I think it's because Lincoln is known as the quipster of the Civil War (and not without reason, as he did have a reputation even at the time for the pithy turn of phrase - though not always positively). Some of the ones attributed to him are outright made up.
 
I think it's because Lincoln is known as the quipster of the Civil War (and not without reason, as he did have a reputation even at the time for the pithy turn of phrase - though not always positively). Some of the ones attributed to him are outright made up.
I'm rereading lincoln and his generals. Just as an FYI, Williams quotes it as Lincoln and cites in his footnote "ccw reports, Townsend, anecdotes of the Civil war"
Although this was described as a meeting where Scott was present.

Not having investigated his footnote, I will gladly accept the source cited above as superior and accurate
 
I'm rereading lincoln and his generals. Just as an FYI, Williams quotes it as Lincoln and cites in his footnote "ccw reports, Townsend, anecdotes of the Civil war"
That's two citations - Townsend's anecdotes (which I've searched through and found no mention of the All Green Alike quote) and the Committee on the Conduct of the War reports (which my above citation is).

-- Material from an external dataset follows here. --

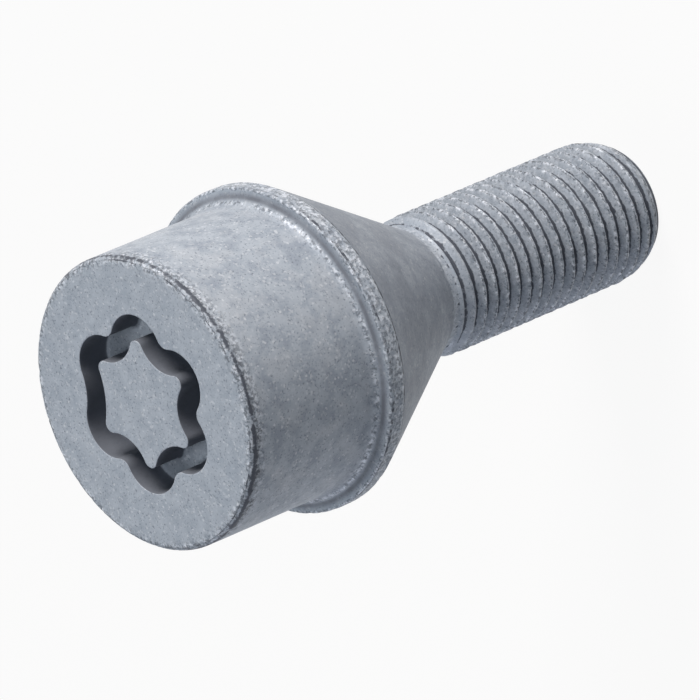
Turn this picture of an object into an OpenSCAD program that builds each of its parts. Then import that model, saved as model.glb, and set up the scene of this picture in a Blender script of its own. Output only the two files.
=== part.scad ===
// Locking wheel bolt: a round head with a coded wave groove in its face,
// a short flange with a cone seat under it, and a threaded shank.
// Millimetres. The bolt stands on its thread end, with +Z towards the head.

/* [Shank] */
// Nominal thread diameter
thread_d = 12; // [11:0.5:14]
// Length from the end of the thread to the face of the head
overall_l = 52.9; // [45:0.1:70]
// Diameter of the flat at the end of the thread
end_flat_d = 9.7; // [8:0.1:10.5]
// Length over which the end rounds down to that flat
end_round_l = 3.2; // [1.5:0.1:5]
// Diameter of the neck between the seat and the thread
neck_d = 10.7; // [9.5:0.1:10.9]
// Length of the plain part of the neck
neck_l = 0.6; // [0.3:0.1:3]
// Length of the slope from the neck out to the thread
neck_slope_l = 0.5; // [0.3:0.1:2]
// Radius where the seat runs into the neck
neck_fillet = 0.6; // [0.2:0.1:1]

/* [Cone seat] */
// Included angle of the cone seat
seat_angle = 60; // [50:1:90]
// How far the flange stands out past the head
flange_step = 1.4; // [0.8:0.1:3]
// Height of the flange's rim
rim_h = 1.3; // [0.8:0.1:3]
// Rounding of the rim's upper edge
rim_round = 0.2; // [0.1:0.05:0.4]

/* [Head] */
// Diameter of the head
head_d = 24; // [20:0.1:28]
// Height of the head above the flange
head_h = 13.75; // [8:0.05:18]
// Radius between the head and the flange
flange_fillet = 1.15; // [0.3:0.05:2]
// Rounding of the edge round the face
face_round = 0.5; // [0.2:0.1:1.5]

/* [Key groove] */
// Number of lobes in the wave
lobes = 6; // [5:1:7]
// Diameter of the circle through the lobes' centres
lobe_circle_d = 9.12; // [8:0.02:10]
// Radius of the outer wall round each lobe
lobe_r = 2.78; // [2.5:0.02:3.2]
// Radius of the outer wall's arc between two lobes
valley_r = 1; // [0.6:0.1:3]
// The same radius at the one shallow valley that codes the groove
code_valley_r = 5.2; // [2:0.1:7]
// Width of the groove
groove_w = 2.1; // [1.4:0.1:2.4]
// Depth of the groove below the face
groove_depth = 3; // [1.5:0.1:6]
// Turn of the first lobe from +X
lobe_turn = 36; // [0:1:60]

/* [Hidden] */
$fn = 96;
thread_r = thread_d / 2;
neck_r = neck_d / 2;
head_r = head_d / 2;
flange_r = head_r + flange_step;
// The fillet leaves room for the rim's rounding on the flange's upper face
fillet_r = min(flange_fillet, flange_step - rim_round);
lobe_circle_r = lobe_circle_d / 2;
lobe_step = 360 / lobes;

// Radius of the arc that rounds the end, tangent to the thread's outside
end_drop = thread_r - end_flat_d / 2;
end_arc_r = (pow(end_round_l, 2) + pow(end_drop, 2)) / (2 * end_drop);

// Heights, from the face of the head down
rim_top_z = overall_l - head_h;
rim_base_z = rim_top_z - rim_h;
seat_h = (flange_r - neck_r) / tan(seat_angle / 2);
neck_top_z = rim_base_z - seat_h;
neck_base_z = neck_top_z - neck_l;
thread_top_z = neck_base_z - neck_slope_l;

// How far a cutter stands out past what it cuts
over = 1;
// How far an arc laps over the line or arc that it touches, so that they join cleanly
lap = 0.0005;

// Valley i lies between lobe i and the next one; its arc touches both lobes
function arc_r(i) = i == 0 ? code_valley_r : valley_r;
function arc_circle_r(i) =
    let (reach = lobe_r + arc_r(i), half_gap = lobe_circle_r * sin(lobe_step / 2))
    lobe_circle_r * cos(lobe_step / 2) + sqrt(pow(reach, 2) - pow(half_gap, 2));

function polar(r, a) = [r * cos(a), r * sin(a)];
function lobe_centre(i) = polar(lobe_circle_r, lobe_turn + i * lobe_step);
function valley_centre(i) = polar(arc_circle_r(i), lobe_turn + (i + 0.5) * lobe_step);

// Outline of straight flanks, right of the axis
module plain_profile() {
    polygon([
        [0, 0],
        [thread_r, 0],
        [thread_r, thread_top_z],
        [neck_r, neck_base_z],
        [neck_r, neck_top_z],
        [flange_r, rim_base_z],
        [flange_r, rim_top_z],
        [head_r, rim_top_z],
        [head_r, overall_l],
        [0, overall_l]
    ]);
}

// What an outer corner at [r, z], facing up, loses to a rounding
module corner_waste(r, z, rounding) {
    difference() {
        translate([r - rounding, z - rounding]) square(rounding + over);
        translate([r - rounding, z - rounding]) circle(rounding + lap);
    }
}

// What the end of the thread loses to its rounding
module end_waste() {
    difference() {
        translate([0, -over]) square([thread_r + over, end_round_l + over]);
        translate([thread_r - end_arc_r, end_round_l]) circle(end_arc_r + lap);
    }
}

// Metal in the corner between the head and the flange
module flange_corner() {
    difference() {
        translate([head_r, rim_top_z]) square(fillet_r);
        translate([head_r + fillet_r, rim_top_z + fillet_r]) circle(fillet_r + lap);
    }
}

// Metal in the blunt corner between the neck and the seat
module neck_corner() {
    run = neck_fillet * tan(seat_angle / 4);
    seat_r = neck_r + run * sin(seat_angle / 2);
    seat_z = neck_top_z + run * cos(seat_angle / 2);
    difference() {
        polygon([
            [0, neck_top_z - run],
            [neck_r + neck_fillet, neck_top_z - run],
            [seat_r, seat_z],
            [0, seat_z]
        ]);
        translate([neck_r + neck_fillet, neck_top_z - run]) circle(neck_fillet + lap);
    }
}

// Half section of the turned body
module turned_profile() {
    difference() {
        union() {
            plain_profile();
            flange_corner();
            neck_corner();
        }
        corner_waste(head_r, overall_l, face_round);
        corner_waste(flange_r, rim_top_z, rim_round);
        end_waste();
    }
}

// Closed wave of lobe and valley arcs, set in from the groove's outer wall
module wave(inset) {
    difference() {
        union() {
            polygon([
                for (i = [0 : lobes - 1]) each [lobe_centre(i), valley_centre(i)]
            ]);
            for (i = [0 : lobes - 1]) translate(lobe_centre(i)) circle(lobe_r - inset + lap);
        }
        for (i = [0 : lobes - 1]) translate(valley_centre(i)) circle(arc_r(i) + inset + lap);
    }
}

// Groove that takes the key, with the island inside it left standing
module key_groove() {
    translate([0, 0, overall_l - groove_depth])
        linear_extrude(groove_depth + over)
            difference() {
                wave(0);
                wave(groove_w);
            }
}

module bolt() {
    color([0.58, 0.60, 0.63])
        difference() {
            rotate_extrude() turned_profile();
            key_groove();
        }
}

bolt();
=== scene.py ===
import math

import bmesh
import bpy
import numpy as np
from mathutils import Matrix, Vector, noise


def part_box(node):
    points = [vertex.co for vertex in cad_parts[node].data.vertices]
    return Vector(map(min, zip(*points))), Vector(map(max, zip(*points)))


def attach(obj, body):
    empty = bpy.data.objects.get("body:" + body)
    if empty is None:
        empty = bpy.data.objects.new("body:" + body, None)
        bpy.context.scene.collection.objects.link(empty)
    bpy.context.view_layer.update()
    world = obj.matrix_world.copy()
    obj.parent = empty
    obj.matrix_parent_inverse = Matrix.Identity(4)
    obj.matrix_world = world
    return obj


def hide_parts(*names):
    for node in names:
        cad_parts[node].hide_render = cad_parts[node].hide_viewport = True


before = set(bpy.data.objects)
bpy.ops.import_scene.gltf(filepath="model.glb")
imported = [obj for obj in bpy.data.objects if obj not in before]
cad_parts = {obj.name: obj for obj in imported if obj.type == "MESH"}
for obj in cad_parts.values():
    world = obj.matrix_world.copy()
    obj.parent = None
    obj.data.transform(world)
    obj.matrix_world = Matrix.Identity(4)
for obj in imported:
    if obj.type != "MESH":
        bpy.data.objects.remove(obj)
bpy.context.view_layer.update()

# The solid's own box gives the length and the flange; all sizes below are in millimetres
METRES = 0.001
bolt_low, bolt_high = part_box("bolt")
top_z = bolt_high[2] / METRES
flange_r = (bolt_high[0] - bolt_low[0]) / 2 / METRES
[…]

I suspect Williams' source for the quote is the above passage, but that he was reading it with the (perhaps unconscious) expectation that it was a Lincoln quote and he only needed to find where it had come from.
 
That's two citations - Townsend's anecdotes (which I've searched through and found no mention of the All Green Alike quote) and the Committee on the Conduct of the War reports (which my above citation is).
I suspect Williams' source for the quote is the above passage, but that he was reading it with the (perhaps unconscious) expectation that it was a Lincoln quote and he only needed to find where it had come from.
Really makes you wonder how many other quotes are misattributed and I'd say this is a fairly well known one.